start DATA LINES

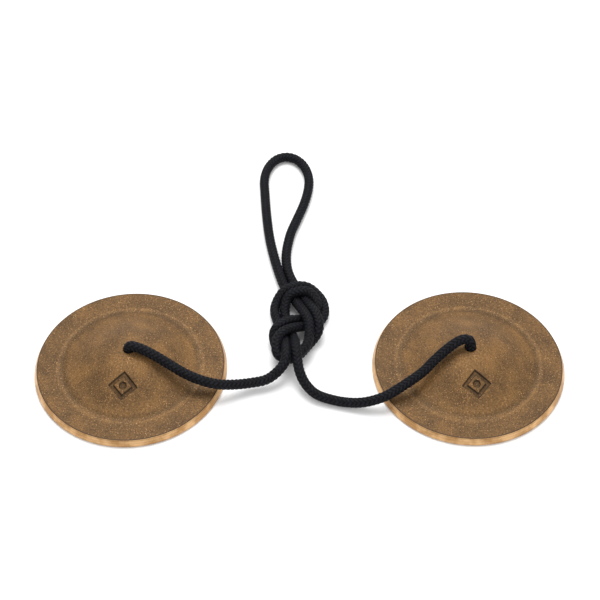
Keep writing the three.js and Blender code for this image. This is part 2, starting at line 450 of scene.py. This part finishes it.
def make_cord():
    """The cord's five stretches, cut from one line, so that the braid runs on through them all."""
    rings = spline(cord_route()[::2], RING_STEP)
    sides, ups = frames_along(rings)
    along = lengths_along(rings)
    # The heat-sealed tips round off.
    to_end = np.clip(np.minimum(along, along[-1] - along) / TIP_LENGTH, 0, 1)
    rounding = TIP_FLAT + (1 - TIP_FLAT) * np.sqrt(1 - (1 - to_end) ** 2)
    holes = [np.array([hole_x(side), 0, IN_HOLE]) for side in ("left", "right")]
    cuts = [0]
    cuts += [nearest(rings, point) for point in (holes[0], KNOT_LEFT[0], KNOT_RIGHT[0], holes[1])]
    cuts += [len(rings) - 1]
    names = ("left_stopper", "left_leg", "knot_and_loop", "right_leg", "right_stopper")
    pieces = {}
    for name, first, last in zip(names, cuts[:-1], cuts[1:]):
        part = slice(first, last + 1)
        piece = cord_mesh(name, rings[part], sides[part], ups[part], along[part], rounding[part])
        pieces[name] = (piece, rings[part])
    return pieces


cords = make_cord()

for side, sign in (("left", -1), ("right", 1)):
    stopper, _ = cords[f"{side}_stopper"]
    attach(stopper, f"{side}_cord_end")
    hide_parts(f"{side}_stopper_knot", f"{side}_cord_tail")
    leg, path = cords[f"{side}_leg"]
    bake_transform(leg)
    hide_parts(f"{side}_leg_cord", f"{side}_hole_cord")

loop, path = cords["knot_and_loop"]
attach(loop, "lanyard")
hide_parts("figure_eight_knot", "hand_loop")

# ---------------------------------------------------------------- the cymbals

RIM_RADIUS = 31.75
RIM_THICKNESS = 2.8
RIM_BEVEL = 0.9
BELL_RADIUS = 24
BELL_HEIGHT = 8.2
BELL_ROUNDING = 1.8
HOLLOW_RADIUS = 20.5
HOLLOW_HEIGHT = 8.8
HOLLOW_ROUNDING = 1.15
HOLE_RADIUS = 1.8
HOLE_CHAMFER = 0.3
GROOVE_RADIUS = 22.4  # round the foot of the bell
GROOVE_DEPTH = 0.13
GROOVE_WIDTH = 0.8
LIP_RADIUS = 24.0  # the low lip outside the groove
LIP_HEIGHT = 0.06
LIP_WIDTH = 0.5
TURN_STEPS = 480
RELIEF_SEEDS = {"left": 3.7, "right": 81.2}
HOLLOW_SEED_STEP = 40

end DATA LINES

PROBLEM REQUIREMENTS: Restate the listing in full, word for word.

TASK RESULT:
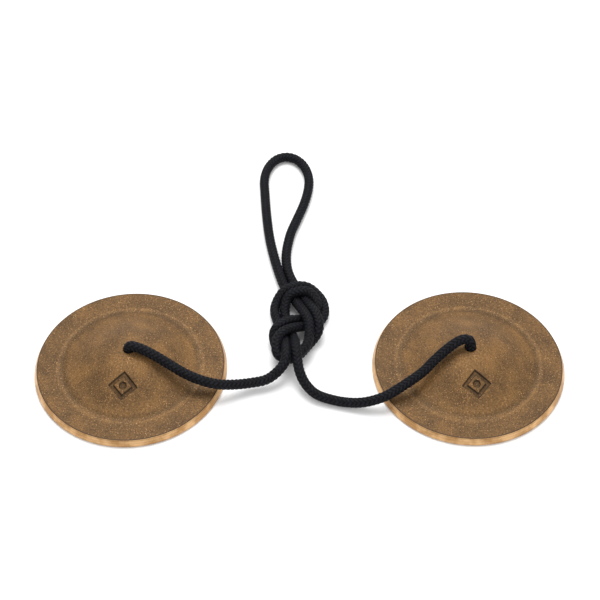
Keep writing the three.js and Blender code for this image. This is part 2, starting at line 450 of scene.py. This part finishes it.
def make_cord():
    """The cord's five stretches, cut from one line, so that the braid runs on through them all."""
    rings = spline(cord_route()[::2], RING_STEP)
    sides, ups = frames_along(rings)
    along = lengths_along(rings)
    # The heat-sealed tips round off.
    to_end = np.clip(np.minimum(along, along[-1] - along) / TIP_LENGTH, 0, 1)
    rounding = TIP_FLAT + (1 - TIP_FLAT) * np.sqrt(1 - (1 - to_end) ** 2)
    holes = [np.array([hole_x(side), 0, IN_HOLE]) for side in ("left", "right")]
    cuts = [0]
    cuts += [nearest(rings, point) for point in (holes[0], KNOT_LEFT[0], KNOT_RIGHT[0], holes[1])]
    cuts += [len(rings) - 1]
    names = ("left_stopper", "left_leg", "knot_and_loop", "right_leg", "right_stopper")
    pieces = {}
    for name, first, last in zip(names, cuts[:-1], cuts[1:]):
        part = slice(first, last + 1)
        piece = cord_mesh(name, rings[part], sides[part], ups[part], along[part], rounding[part])
        pieces[name] = (piece, rings[part])
    return pieces


cords = make_cord()

for side, sign in (("left", -1), ("right", 1)):
    stopper, _ = cords[f"{side}_stopper"]
    attach(stopper, f"{side}_cord_end")
    hide_parts(f"{side}_stopper_knot", f"{side}_cord_tail")
    leg, path = cords[f"{side}_leg"]
    bake_transform(leg)
    hide_parts(f"{side}_leg_cord", f"{side}_hole_cord")

loop, path = cords["knot_and_loop"]
attach(loop, "lanyard")
hide_parts("figure_eight_knot", "hand_loop")

# ---------------------------------------------------------------- the cymbals

RIM_RADIUS = 31.75
RIM_THICKNESS = 2.8
RIM_BEVEL = 0.9
BELL_RADIUS = 24
BELL_HEIGHT = 8.2
BELL_ROUNDING = 1.8
HOLLOW_RADIUS = 20.5
HOLLOW_HEIGHT = 8.8
HOLLOW_ROUNDING = 1.15
HOLE_RADIUS = 1.8
HOLE_CHAMFER = 0.3
GROOVE_RADIUS = 22.4  # round the foot of the bell
GROOVE_DEPTH = 0.13
GROOVE_WIDTH = 0.8
LIP_RADIUS = 24.0  # the low lip outside the groove
LIP_HEIGHT = 0.06
LIP_WIDTH = 0.5
TURN_STEPS = 480
RELIEF_SEEDS = {"left": 3.7, "right": 81.2}
HOLLOW_SEED_STEP = 40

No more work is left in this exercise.